A system that can create and reproduce #4 perfectly can't necessarily record and reproduce any of the others accurately.

 

So as usual, I think there's no one-size-fits all answer, and this stuff is not black and white.

Posted

We can't perfectly reproduce anything. The act of recording creates distortions.

 

On the other hand, when the distortions are so slight that the ear can't tell the difference, for all practical purposes, it's perfect.

 

Notes ♫

Bob "Notes" Norton

Owner, Norton Music http://www.nortonmusic.com

Style and Fake disks for Band-in-a-Box

The Sophisticats http://www.s-cats.com >^. .^< >^. .^<

Posted
1 hour ago, Notes_Norton said:

We can't perfectly reproduce anything. The act of recording creates distortions.

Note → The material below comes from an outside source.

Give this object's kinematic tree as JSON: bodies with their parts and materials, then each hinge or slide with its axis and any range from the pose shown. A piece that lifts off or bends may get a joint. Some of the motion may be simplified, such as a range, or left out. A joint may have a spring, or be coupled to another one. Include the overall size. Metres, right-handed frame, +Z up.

What about sounds that were not recorded at all, but were synthesized in the box? What comes out of the speakers at mix time is the original sound. We can reproduce that perfectly. I do it every day.

Posted
15 hours ago, dmitch57 said:


 

I see; that's a good point. But I'm not sure: can't a synth create sounds, harmonics, and so forth that no known acoustic instrument can make? If so, how do we know that a system than can reproduce any acoustic instrument perfectly can also accurately reproduce all synth sounds?

 

And if no system can accurately reproduce all synth sounds, how would you know?

It is what it is.  🤔

It took a chunk of my life to get here and I am still not sure where "here" is.
Posted

It's easier: *if* your amplification/speakers/acoustics are "neutral", the input signal is simply transformed to audio waves with no change. It's unlikely you're in a dead room. and there are individual head transfer functions for headphones, so there's variation. Then, there's the stereo problem, which only the A grades do right at times by creating very complicated to make wave patterns (difficult subject). which unfortunately translate very lousy to digital processing steps.

 

So in short, digital is a problem because it doesn't reconstruct well, electronics can be made fairly neutral, which shouldn't be extremely expensive but people search more for an  effect box than a straight signal path.

 

Digital sound similar in synthesis, too, because the way things are computed isn't all the way the same as electrical signals (it's really not, but many dsp programmers don't know this) and *IF* you want to sound alive, low-mid mid an high distortion poor and even use digital to sound like a neutral recording, you're going to need signal preparation methods for standard DACs (any, also the latest, thus far) which aren't available in any program or VST, which are a lot of work (serious processor load) and require all kinds of givens about the signals you want to prepare for the studio or consumer DAC.

 

T

Posted
17 hours ago, dmitch57 said:

A single stationary acoustic instrument recorded in a reasonably non-reverberant space. I think we're pretty much able to perfectly record and reproduce this right now.

I'm not sure I agree. I've done a lot of classical sessions for nylon-string guitar, keyboard, and voice. What I hear in the room is not what I hear coming out the speakers. It's close, but the speakers don't reproduce the soundfield that the instrument creates. I think a piano will always resonate differently in a room compared to speakers playing back that piano in a room. I guess the only way to know for sure is to have a blind test where speakers are placed as close as possible to a piano, and see if people can tell the difference between someone playing the piano vs. playing back the same performance over speakers.

 

As to synthesized tones that always existed in a purely electronic form, I would venture to say they aren't an instrument until they go through speakers. At that point, the combination of synthesized tones going through transducers becomes the instrument, because that's what you hear. Those speakers serve the same function as the piano's soundboard. At that point, you have the same issues capturing that instrument's sound as you would any other instrument.